Pick a project where you can:
- Get something simple working quickly, then extend it
- Measure something — and then ask whether your measurement actually answers your question
- Write clearly about what you’re doing and why
- Have fun!
Structured Projects
These are well-defined starting points with external scaffolding, so you can spend your energy going deep rather than scoping.
Best Model Under Constraints
Can you train the best language model possible on our lab machines (16GB GPU)? You’d adapt the ideas from the NanoGPT speedrun and slowrun projects — which optimize for speed or data efficiency on large clusters — to a resource-constrained setting.
Some variants:
- Best general LM trained on lab hardware in under a day
- Best translation model for a specific language pair
- Best coding agent — see nanocode (discussed here)
Good for demonstrating: transformer architecture understanding, training mechanics, experiment design, evaluation of generative models.
Deepening ideas: systematic ablations of architectural choices; analyze failure modes on a curated eval set; compare to a baseline API call.
Kaggle Competition
Compete in an active Kaggle competition. Choose one that uses concepts from this class (NLP, vision, sequences).
Getting a baseline working is the easy part.

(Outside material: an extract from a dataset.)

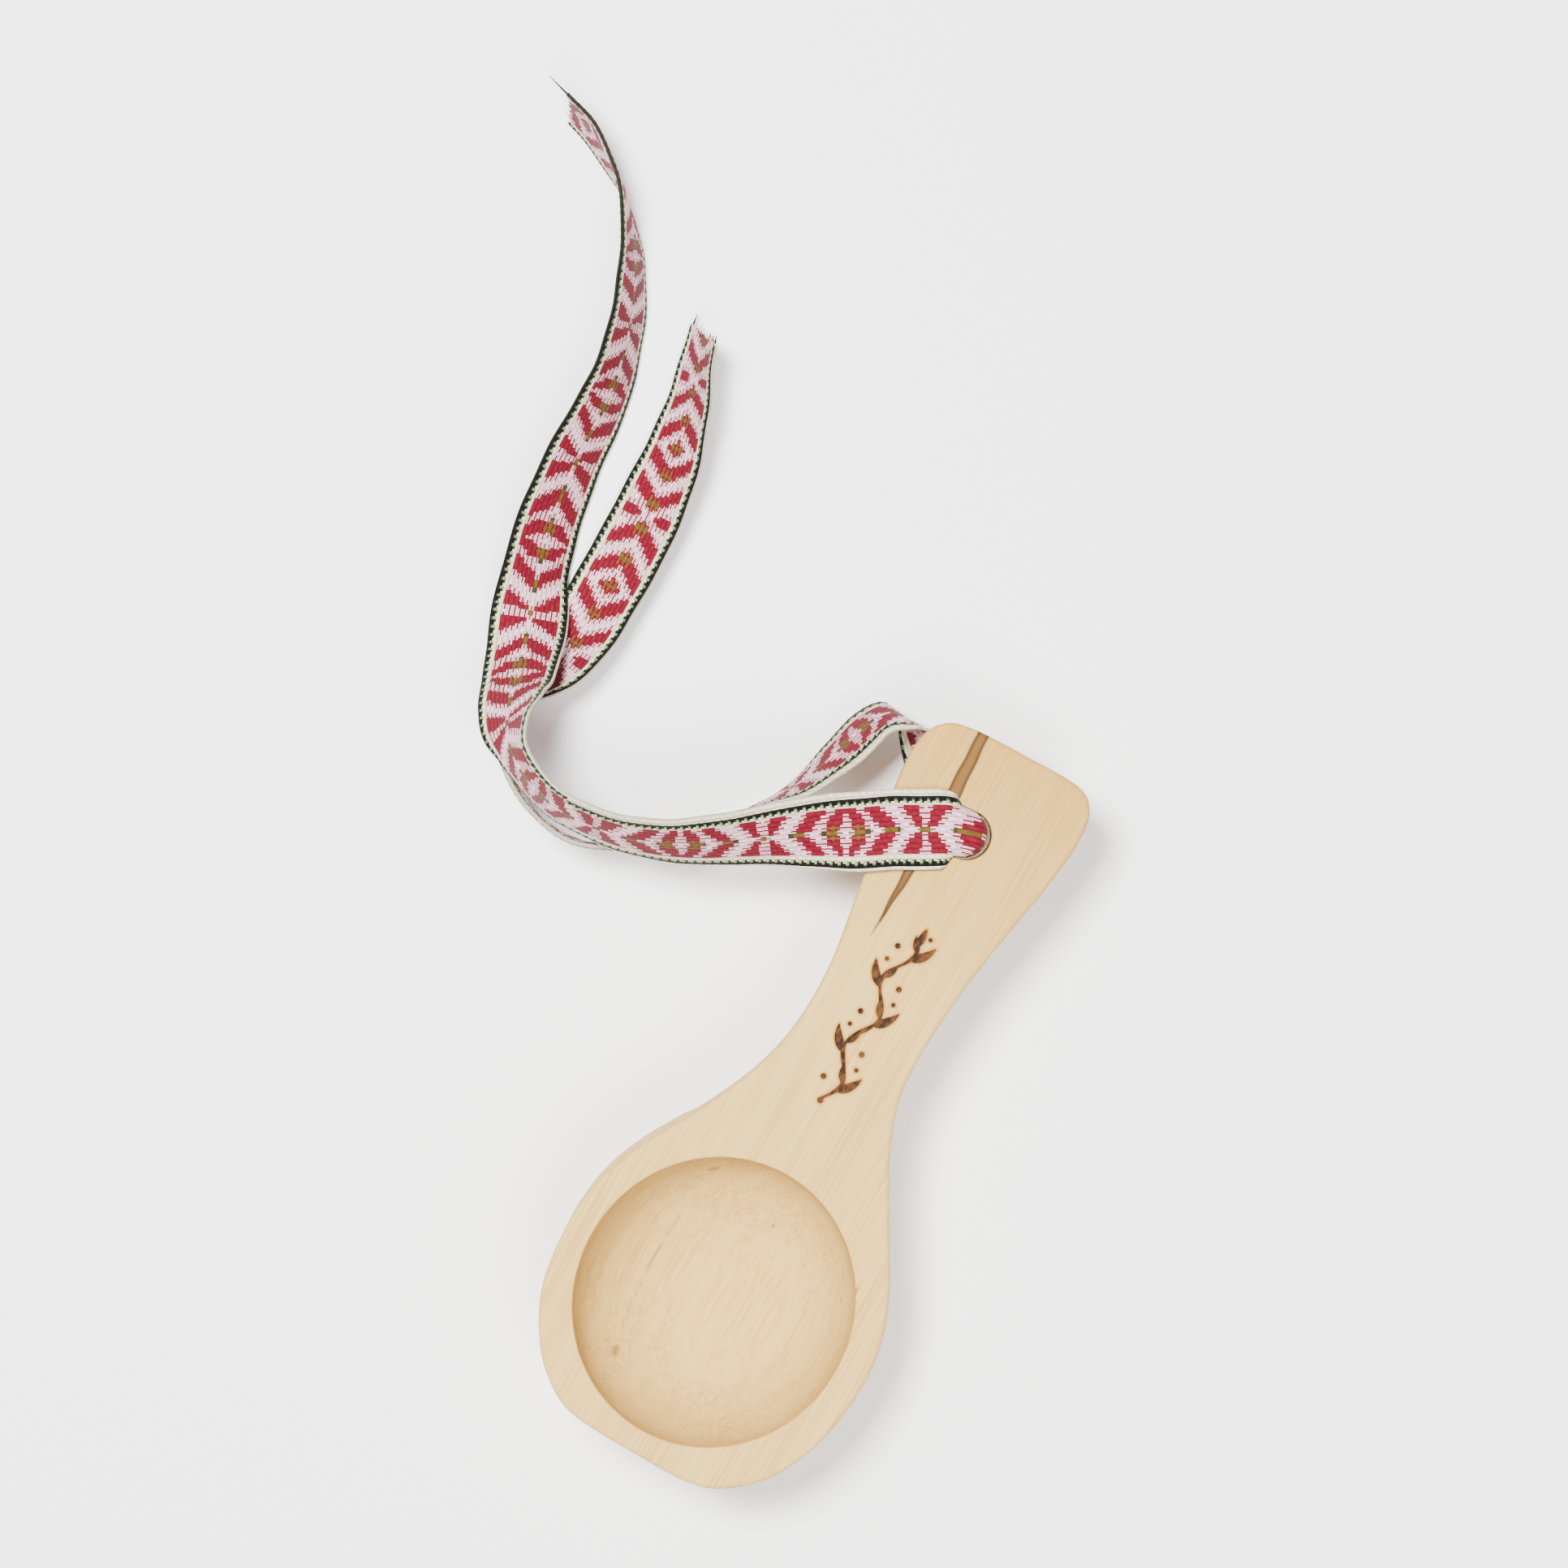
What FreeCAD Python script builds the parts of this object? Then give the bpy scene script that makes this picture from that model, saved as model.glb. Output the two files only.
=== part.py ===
"""A one-piece birch coffee scoop with a woven ribbon threaded through its hanging hole.

Millimetres. +Z is up, +Y runs from the bowl to the end of the handle, and the origin is
the middle of the flat face under the bowl that the scoop stands on.
"""

import FreeCAD
import Part

import math
import os

Vector = FreeCAD.Vector

# Scoop: the flat top is common to the bowl's rim and the handle.
TOP = 24.0
HANDLE_THICKNESS = 7.5
HOLLOW_HALF_WIDTH = 22.4
HOLLOW_HALF_LENGTH = 23.5
HOLLOW_DEPTH = 18.5
HOLE_X = -1.9
HOLE_Y = 85.1
HOLE_RADIUS = 4.0

# Underside: a flat foot, a rounded heel all round it, and a hollow throat up to the handle.
FOOT_RADIUS = 22.5
HEEL_RADIUS = 7.5
THROAT_RADIUS = TOP - HANDLE_THICKNESS - HEEL_RADIUS
HANDLE_END = 103.0

# Ribbon: a flat woven band, as wide as its two selvedges are apart when it lies open.
RIBBON_WIDTH = 13.0
RIBBON_THICKNESS = 0.75
SECTIONS_PER_SPAN = 2

# The scoop's edge seen from above, going round against the clock from the heel of the bowl.
OUTLINE = [
    (0.0, -27.4),
    (10.5, -27.2),
    (16.0, -25.3),
    (21.8, -20.0),
    (25.8, -11.5),
    (27.4, -1.0),
    (26.5, 8.0),
    (23.3, 16.0),
    (18.0, 25.0),
    (12.1, 36.0),
    (9.5, 45.0),
    (9.5, 57.0),
    (11.0, 70.0),
    (13.4, 84.0),
    (14.3, 93.0),
    (13.3, 98.2),
    (9.8, 100.7),
    (0.0, 100.8),
    (-9.5, 100.4),
    (-14.0, 98.8),
    (-16.1, 94.5),
    (-15.7, 86.0),
    (-13.9, 76.5),
    (-11.9, 65.0),
    (-10.5, 55.0),
    (-10.7, 45.0),
    (-12.8, 36.0),
    (-17.2, 26.0),
    (-22.7, 16.0),
    (-25.7, 8.0),
    (-26.6, -1.0),
    (-25.2, -11.5),
    (-20.7, -20.0),
    (-15.3, -25.0),
    (-10.0, -27.0),
]

# The ribbon's middle line, outwards from the hole. Each station is x, y, z, the bank in
# degrees and the width. The bank is how far the selvedge on the left, going from the end
# of the upper strand to the end of the lower one, stands above the other; past 90 the
# band has turned over.
UPPER_STRAND = [
    (-5.6, 84.1, 25.5, 0, 7.8),
    (-9.0, 82.1, 25.2, 0, 11.6),
    (-12.7, 80.0, 25.4, 0, 13.0),
    (-17.2, 77.0, 26.0, 6, 13.0),
    (-23.7, 73.0, 26.0, 26, 13.0),
    (-31.0, 68.0, 25.6, 44, 13.0),
    (-39.0, 62.5, 25.2, 54, 13.0),
    (-46.5, 58.8, 24.8, 61, 13.0),
    (-53.5, 57.0, 24.4, 65, 13.0),
    (-60.0, 56.5, 24.0, 68, 13.0),
    (-66.0, 57.6, 23.5, 69, 13.0),
    (-70.8, 60.0, 22.8, 67, 13.0),
    (-74.2, 63.4, 20.8, 58, 13.0),
    (-76.3, 67.4, 16.6, 45, 13.0),
    (-77.7, 71.6, 11.8, 31, 13.0),
    (-79.4, 76.4, 7.6, 14, 13.0),
    (-81.5, 81.5, 4.8, -10, 13.0),
    (-83.6, 87.0, 4.6, -34, 13.0),
    (-85.5, 93.5, 5.0, -44, 13.0),
    (-86.8, 101.0, 5.4, -50, 13.0),
    (-87.6, 109.0, 5.8, -54, 13.0),
    (-87.9, 117.0, 6.0, -58, 13.0),
    (-89.2, 125.0, 6.3, -63, 13.0),
    (-91.8, 133.0, 6.5, -68, 13.0),
    (-95.6, 140.5, 6.8, -75, 13.0),
    (-100.2, 146.8, 6.9, -85, 13.0),
    (-105.6, 151.4, 6.9, -95, 13.0),
    (-112.0, 155.0, 6.9, -101, 13.0),
    (-118.5, 157.2, 6.9, -100, 13.0),
]
LOWER_STRAND = [
    (-5.9, 89.2, 14.6, 180, 6.6),
    (-10.2, 93.3, 14.3, 178, 8.0),
    (-14.2, 96.7, 13.2, 160, 9.5),
    (-18.4, 98.2, 13.2, 95, 12.0),
    (-22.2, 95.9, 13.4, 68, 13.0),
    (-24.6, 91.6, 13.0, 61, 13.0),
    (-26.4, 85.6, 12.4, 65, 13.0),
    (-29.0, 79.0, 11.6, 75, 13.0),
    (-32.8, 73.2, 10.8, 88, 13.0),
    (-37.2, 67.2, 10.3, 90, 13.0),
    (-42.4, 61.4, 9.8, 90, 13.0),
    (-48.4, 56.4, 9.4, 90, 13.0),
    (-55.4, 53.0, 9.1, 90, 13.0),
    (-62.8, 52.9, 8.7, 92, 13.0),
    (-69.4, 55.6, 8.3, 92, 13.0),
    (-74.8, 59.5, 7.6, 94, 13.0),
    (-77.9, 63.3, 7.0, 100, 13.0),
    (-77.8, 67.9, 6.6, 112, 13.0),
    (-74.9, 72.4, 6.1, 124, 13.0),
    (-72.5, 77.7, 5.5, 133, 13.0),
    (-71.6, 84.5, 5.0, 139, 13.0),
    (-71.5, 92.0, 4.8, 141, 13.0),
    (-71.7, 99.5, 4.8, 140, 13.0),
    (-72.3, 107.0, 5.0, 138, 13.0),
    (-73.3, 115.0, 5.5, 131, 13.0),
    (-75.2, 123.0, 6.1, 119, 13.0),
    (-77.7, 130.5, 6.4, 114, 13.0),
    (-79.8, 137.2, 6.5, 112, 13.0),
]
# Inside the hole the band is bunched: x, y, z and the heading of the same selvedge.
HOLE_STATIONS = [
    (-2.8, 85.1, 24.9, 112.0),
    (-1.9, 85.1, 22.4, 98.0),
    (-1.9, 85.1, 18.0, 70.0),
    (-2.8, 86.0, 15.2, 55.0),
]
HOLE_WIDTH = 6.2


def outline_prism():
    """The scoop's edge as one smooth closed curve, carried straight up."""
    curve = Part.BSplineCurve()
    curve.interpolate([Vector(x, y, 0) for x, y in OUTLINE], PeriodicFlag=True)
    face = Part.Face(Part.Wire([curve.toShape()]))
    return face.extrude(Vector(0, 0, TOP))


def quarter(centre_r, centre_z, radius, from_degrees, to_degrees):
    """An arc of the turned profile, in the plane through Z and +X."""
    marks = (from_degrees, (from_degrees + to_degrees) / 2, to_degrees)
    angles = [math.radians(mark) for mark in marks]
    points = [
        Vector(centre_r + radius * math.cos(a), 0, centre_z + radius * math.sin(a))
        for a in angles
    ]
    return Part.Arc(*points).toShape()


def cup():
    """The bowl's outside turned about Z: foot, heel, and the throat flaring out above it."""
    wall = FOOT_RADIUS + HEEL_RADIUS
    flare = wall + THROAT_RADIUS
    under = TOP - HANDLE_THICKNESS
    heel = quarter(FOOT_RADIUS, HEEL_RADIUS, HEEL_RADIUS, -90, 0)
    throat = quarter(flare, HEEL_RADIUS, THROAT_RADIUS, 180, 90)
    corners = [
        Vector(flare, 0, under),
        Vector(flare, 0, TOP),
        Vector(0, 0, TOP),
        Vector(0, 0, 0),
        Vector(FOOT_RADIUS, 0, 0),
    ]
    sides = [Part.makeLine(a, b) for a, b in zip(corners, corners[1:])]
    face = Part.Face(Part.Wire([heel, throat] + sides))
    return face.revolve(Vector(0, 0, 0), Vector(0, 0, 1), 360)


def handle_slab():
    """A flat board from the middle of the bowl to past the handle's end."""
    width = 2 * FOOT_RADIUS
    corner = Vector(-width / 2, 0, TOP - HANDLE_THICKNESS)
    return Part.makeBox(width, HANDLE_END, HANDLE_THICKNESS, corner)


def bowl_hollow():
    """Half of an egg-shaped space, a little longer along the handle than across it."""
    ball = Part.makeSphere(HOLLOW_DEPTH)
    stretch = FreeCAD.Matrix()
    stretch.A11 = HOLLOW_HALF_WIDTH / HOLLOW_DEPTH
    stretch.A22 = HOLLOW_HALF_LENGTH / HOLLOW_DEPTH
    hollow = ball.transformGeometry(stretch)
    hollow.translate(Vector(0, 0, TOP))
    return hollow


def hanging_hole():
    base = Vector(HOLE_X, HOLE_Y, 0)
    return Part.makeCylinder(HOLE_RADIUS, 2 * TOP, base)


def make_scoop():
    body = cup().fuse(handle_slab()).common(outline_prism())
    return body.cut(bowl_hollow()).cut(hanging_hole()).Solids[0]


def smooth(values, i, t):
    """Catmull-Rom value between items i and i + 1, for one list of vectors or numbers."""
    last = len(values) - 1
    a, b = values[max(i - 1, 0)], values[i]
    c, d = values[i + 1], values[min(i + 2, last)]
    return (
        b * 2
        + (c - a) * t
        + (a * 2 - b * 5 + c * 4 - d) * t**2
        + (b * 3 - a - c * 3 + d) * t**3
    ) * 0.5


def selvedge_direction(ahead, bank):
    """Unit vector towards the left selvedge of a band that heads ahead at this bank."""
    left = Vector(-ahead.y, ahead.x, 0).normalize()
    angle = math.radians(bank)
    return left * math.cos(angle) + Vector(0, 0, 1) * math.sin(angle)


def strand_rows(stations, outwards):
    """Point, selvedge direction and width at each station, in the ribbon's own order."""
    points = [Vector(*s[:3]) for s in stations]
    rows = []
    for i, (point, station) in enumerate(zip(points, stations)):
        ahead = points[min(i + 1, len(points) - 1)] - points[max(i - 1, 0)]
        side = selvedge_direction(ahead * outwards, station[3])
        rows.append((point, side, station[4]))
    return rows


def ribbon_rows():
    """The whole ribbon, from the free end of the upper strand to that of the lower one."""
    upper = strand_rows(UPPER_STRAND, -1)[::-1]
    lower = strand_rows(LOWER_STRAND, 1)
    hole = []
    for x, y, z, heading in HOLE_STATIONS:
        angle = math.radians(heading)
        side = Vector(math.cos(angle), math.sin(angle), 0)
        hole.append((Vector(x, y, z), side, HOLE_WIDTH))
    return upper + hole + lower


def ribbon_sections():
    """Four corners of the band's cut at close steps. A bunched band is thicker."""
    points, sides, widths = (list(column) for column in zip(*ribbon_rows()))
    area = RIBBON_WIDTH * RIBBON_THICKNESS
    step = 1.0 / SECTIONS_PER_SPAN
    places = [
        (i, k * step) for i in range(len(points) - 1) for k in range(SECTIONS_PER_SPAN)
    ]
    places.append((len(points) - 2, 1.0))
    middles = [smooth(points, i, t) for i, t in places]
    sections = []
    for k, (i, t) in enumerate(places):
        ahead = middles[min(k + 1, len(middles) - 1)] - middles[max(k - 1, 0)]
        ahead.normalize()
        side = smooth(sides, i, t)
        side = (side - ahead * side.dot(ahead)).normalize()
        width = widths[i] + (widths[i + 1] - widths[i]) * t
        across = side * (width / 2)
        up = ahead.cross(side) * (area / width / 2)
        m = middles[k]
        sections.append([m + across + up, m - across + up, m - across - up, m + across - up])
    return sections


def triangle(a, b, c):
    return Part.Face(Part.makePolygon([a, b, c, a]))


def make_ribbon():
    """The band as a closed skin of flat triangles between its sections."""
    sections = ribbon_sections()
    faces = []
    for near, far in zip(sections, sections[1:]):
        for k in range(4):
            n = (k + 1) % 4
            faces.append(triangle(near[k], near[n], far[n]))
            faces.append(triangle(near[k], far[n], far[k]))
    for a, b, c, d in (sections[0], sections[-1]):
        faces.append(triangle(a, b, c))
        faces.append(triangle(a, c, d))
    shell = Part.makeShell(faces)
    shell.sewShape()
    solid = Part.makeSolid(shell)
    if solid.Volume < 0:
        solid.reverse()
    return solid


def ribbon_length():
    middles = [(s[0] + s[1] + s[2] + s[3]) * 0.25 for s in ribbon_sections()]
    return sum((b - a).Length for a, b in zip(middles, middles[1:]))


os.makedirs("parts", exist_ok=True)
for name, shape in (("scoop", make_scoop()), ("ribbon", make_ribbon())):
    print(name, "valid", shape.isValid(), "closed", shape.isClosed(), "mm3", round(shape.Volume))
    shape.exportStep(f"parts/{name}.step")
print("ribbon length", round(ribbon_length(), 1))
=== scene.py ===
import bpy
import numpy as np
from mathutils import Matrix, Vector


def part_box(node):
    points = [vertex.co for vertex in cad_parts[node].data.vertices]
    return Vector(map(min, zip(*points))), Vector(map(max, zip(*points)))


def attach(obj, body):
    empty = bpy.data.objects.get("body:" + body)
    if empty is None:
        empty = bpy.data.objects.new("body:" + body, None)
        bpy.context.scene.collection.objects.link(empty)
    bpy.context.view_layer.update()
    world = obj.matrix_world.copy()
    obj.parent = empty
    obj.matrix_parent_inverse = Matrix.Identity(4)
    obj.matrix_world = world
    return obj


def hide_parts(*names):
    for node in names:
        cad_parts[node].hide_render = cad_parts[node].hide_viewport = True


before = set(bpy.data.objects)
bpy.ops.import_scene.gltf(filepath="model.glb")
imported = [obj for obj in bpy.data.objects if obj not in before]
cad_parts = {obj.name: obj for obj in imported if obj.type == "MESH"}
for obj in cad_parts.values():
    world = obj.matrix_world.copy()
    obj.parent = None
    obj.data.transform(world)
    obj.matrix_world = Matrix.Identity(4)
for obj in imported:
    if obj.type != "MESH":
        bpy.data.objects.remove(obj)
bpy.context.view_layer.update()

# ---------------------------------------------------------------- camera
# A long lens straight above the object, turned so that the handle leans to the right.
# Sizes in this file are in millimetres unless they are multiplied by MM.
MM = 0.001
camera_height, top_of_wood = 0.8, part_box("scoop")[1][2]
view_width, handle_lean = 0.25116, np.radians(29.7)
view_middle = (-31.4, 77.7)
lens = bpy.data.cameras.new("camera")
lens.sensor_width = 36.0
lens.lens = lens.sensor_width * (camera_height - top_of_wood) / view_width
lens.dof.use_dof = False
camera = bpy.data.objects.new("camera", lens)
camera.location = (view_middle[0] * MM, view_middle[1] * MM, camera_height)
camera.rotation_euler = (0.0, 0.0, handle_lean)
bpy.context.collection.objects.link(camera)
bpy.context.scene.camera = camera


# ---------------------------------------------------------------- ribbon
# One jacquard-woven band, 13 mm wide, of red, white and gold floats between dark green
# saw-tooth lines and cream selvedges. It is threaded through the handle's hole and lies
# as it falls: a strand over the handle, one under it, and both ends free.
BAND_WIDTH = 13.0
BAND_THICKNESS = 0.55
# Distance between picks along the band, and mesh cells across it: three to each of 15 yarns.
PICK = 0.44
ROWS = 45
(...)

Here’s how to go deeper:
- Analyze errors systematically: what kinds of examples does the model fail on, and why?
- Compare approaches: at least two meaningfully different methods, with analysis of why one worked better
- Critique the metric: does the leaderboard score actually measure what the competition cares about?
- Discuss what you’d do with more compute, more data, or more time
Open-Ended Projects
Replicate or Extend a Paper
Pick a paper with a specific quantitative result and try to get the same number — then extend it.
Recent papers that are tractable and interesting:
- s1: Simple test-time scaling — just the “Wait…” prompting part, not the fine-tuning
- Recitation over Reasoning — when do LLMs fail at simple reasoning?
- Cognitive Behaviors that Enable Self-Improving Reasoners — focus on measurement and prompting, skip the RL
- Blabrecs: a nonsense-word game — fun, creative, tractable
- Do Androids Laugh at Electric Sheep? — humor understanding benchmarks
- Prompting with Phonemes — multilingual LLMs
Ask if you want suggestions tailored to your interests.
Tips for replication projects
Before you start, verify:
- Is there a specific quantitative result I can use as my anchor?
- Can I access the same data, on hardware I have?
- Do I understand the basic approach well enough to implement a simple version?
The Benjamin Franklin method: Read the original, take notes in human language. Close it, try to reimplement from your notes. Fail. Open it again. Repeat.
Build Something with LLMs
Build an application, evaluate it, and analyze its failure modes.
Some ideas:
- Search across multiple document sources (Google Drive, OneDrive, local files)
- Evaluate whether prompting strategies reduce LLM cognitive biases (sycophancy, hallucination)
- Analyze a large text corpus using LLMs (e.g., Podcast Vibes style)
- Build Your Own Timeline Algorithm
For any “build something” project: don’t just show it works — measure where it fails.
Extend Something from Class
Take any notebook from class and go deeper. Systematic extension with clear analysis is a completely valid project. Some weeks already have “Extension” suggestions.
Deepening Any Project: Lenses to Apply
These aren’t project types — they’re ways to make any project stronger.
Interpretability lens
Don’t just measure what the model outputs — probe why it does what it does.
- Visualize attention patterns: what is the model “looking at”?
- Compare representations at different layers using probing classifiers
- Find examples where the model fails in revealing ways and trace back through the architecture
- Tools: TransformerLens, activation patching
Behavioral probing is a lightweight version: instead of looking inside the model, design inputs that reveal what the model can and can’t do. For example: can it spell a word? Say each word twice? Alliterate? These connect directly to the tokenization topic — what does the model even “see” at the character level? Related paper: Knowledge of Pretrained LMs on Surface Information of Tokens.
Evaluation lens
For any number you report, also ask: does this number actually answer the question we care about?
- Compare quantitative metrics to qualitative inspection of outputs — do they agree?
- Test on distribution-shifted examples: does performance hold?
- What would a user actually care about, and how well does your metric proxy for that?